DESCRIPTION OF THE TASK:
Tally the lines in the data that follows that include the word "before", and report nothing but the total.

INFORMATION SUPPLIED:
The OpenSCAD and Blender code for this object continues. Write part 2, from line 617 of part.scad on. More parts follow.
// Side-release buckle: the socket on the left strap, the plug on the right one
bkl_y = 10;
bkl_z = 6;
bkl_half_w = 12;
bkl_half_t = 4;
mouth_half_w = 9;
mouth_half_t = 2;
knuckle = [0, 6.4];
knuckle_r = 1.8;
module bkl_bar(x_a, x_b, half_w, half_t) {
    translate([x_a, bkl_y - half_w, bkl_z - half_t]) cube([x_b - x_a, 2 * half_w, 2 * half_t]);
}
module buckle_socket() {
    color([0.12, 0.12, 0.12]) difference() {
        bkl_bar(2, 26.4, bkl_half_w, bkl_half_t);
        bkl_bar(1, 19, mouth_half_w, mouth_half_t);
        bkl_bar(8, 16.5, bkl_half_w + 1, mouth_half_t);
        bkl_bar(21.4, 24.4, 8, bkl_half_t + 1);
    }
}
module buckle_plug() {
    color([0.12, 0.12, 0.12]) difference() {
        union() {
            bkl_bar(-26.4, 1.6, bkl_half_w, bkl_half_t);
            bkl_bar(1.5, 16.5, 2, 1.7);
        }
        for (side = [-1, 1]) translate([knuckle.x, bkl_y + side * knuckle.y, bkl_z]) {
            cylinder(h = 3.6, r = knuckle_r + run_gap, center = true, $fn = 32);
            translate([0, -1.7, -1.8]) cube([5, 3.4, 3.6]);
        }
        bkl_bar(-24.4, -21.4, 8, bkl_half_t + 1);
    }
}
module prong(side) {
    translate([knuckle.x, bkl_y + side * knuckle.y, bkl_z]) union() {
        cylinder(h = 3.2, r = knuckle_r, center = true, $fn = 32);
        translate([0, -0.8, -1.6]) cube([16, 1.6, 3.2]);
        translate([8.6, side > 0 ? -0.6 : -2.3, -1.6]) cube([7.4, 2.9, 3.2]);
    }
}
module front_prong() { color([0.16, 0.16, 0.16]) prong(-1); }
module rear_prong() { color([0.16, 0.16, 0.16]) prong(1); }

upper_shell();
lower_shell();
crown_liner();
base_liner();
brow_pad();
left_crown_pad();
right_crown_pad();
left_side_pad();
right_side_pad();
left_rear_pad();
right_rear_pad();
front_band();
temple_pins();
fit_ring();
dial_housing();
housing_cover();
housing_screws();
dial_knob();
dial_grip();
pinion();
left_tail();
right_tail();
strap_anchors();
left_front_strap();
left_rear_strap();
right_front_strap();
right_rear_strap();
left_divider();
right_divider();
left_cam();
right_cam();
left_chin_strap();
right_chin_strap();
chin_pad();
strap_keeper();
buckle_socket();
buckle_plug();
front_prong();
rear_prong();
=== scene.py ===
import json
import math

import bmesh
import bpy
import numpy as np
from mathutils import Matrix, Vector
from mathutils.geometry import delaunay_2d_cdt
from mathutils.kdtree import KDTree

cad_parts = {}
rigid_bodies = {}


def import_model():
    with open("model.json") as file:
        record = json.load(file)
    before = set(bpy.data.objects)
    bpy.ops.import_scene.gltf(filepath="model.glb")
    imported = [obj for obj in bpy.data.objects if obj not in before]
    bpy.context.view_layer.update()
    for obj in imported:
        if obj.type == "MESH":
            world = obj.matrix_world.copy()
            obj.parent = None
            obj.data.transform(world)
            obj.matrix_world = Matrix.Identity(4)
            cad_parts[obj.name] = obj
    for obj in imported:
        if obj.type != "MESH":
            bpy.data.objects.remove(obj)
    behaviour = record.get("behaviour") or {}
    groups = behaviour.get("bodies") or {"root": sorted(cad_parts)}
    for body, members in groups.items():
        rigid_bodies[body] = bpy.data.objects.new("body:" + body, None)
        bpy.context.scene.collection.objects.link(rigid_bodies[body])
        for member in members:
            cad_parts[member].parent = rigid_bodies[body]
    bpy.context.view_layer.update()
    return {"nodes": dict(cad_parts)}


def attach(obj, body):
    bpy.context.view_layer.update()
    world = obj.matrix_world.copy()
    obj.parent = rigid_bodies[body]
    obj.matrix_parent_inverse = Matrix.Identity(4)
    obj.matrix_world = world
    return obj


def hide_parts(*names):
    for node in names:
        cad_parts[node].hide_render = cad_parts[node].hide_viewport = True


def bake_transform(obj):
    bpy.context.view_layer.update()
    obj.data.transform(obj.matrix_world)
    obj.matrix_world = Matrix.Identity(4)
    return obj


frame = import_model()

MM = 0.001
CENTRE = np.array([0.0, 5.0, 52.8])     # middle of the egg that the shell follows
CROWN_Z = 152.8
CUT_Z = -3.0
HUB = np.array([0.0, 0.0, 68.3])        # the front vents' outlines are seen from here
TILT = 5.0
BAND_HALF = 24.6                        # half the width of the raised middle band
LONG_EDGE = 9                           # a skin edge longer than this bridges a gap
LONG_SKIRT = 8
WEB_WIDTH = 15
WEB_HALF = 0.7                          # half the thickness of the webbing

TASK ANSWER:
2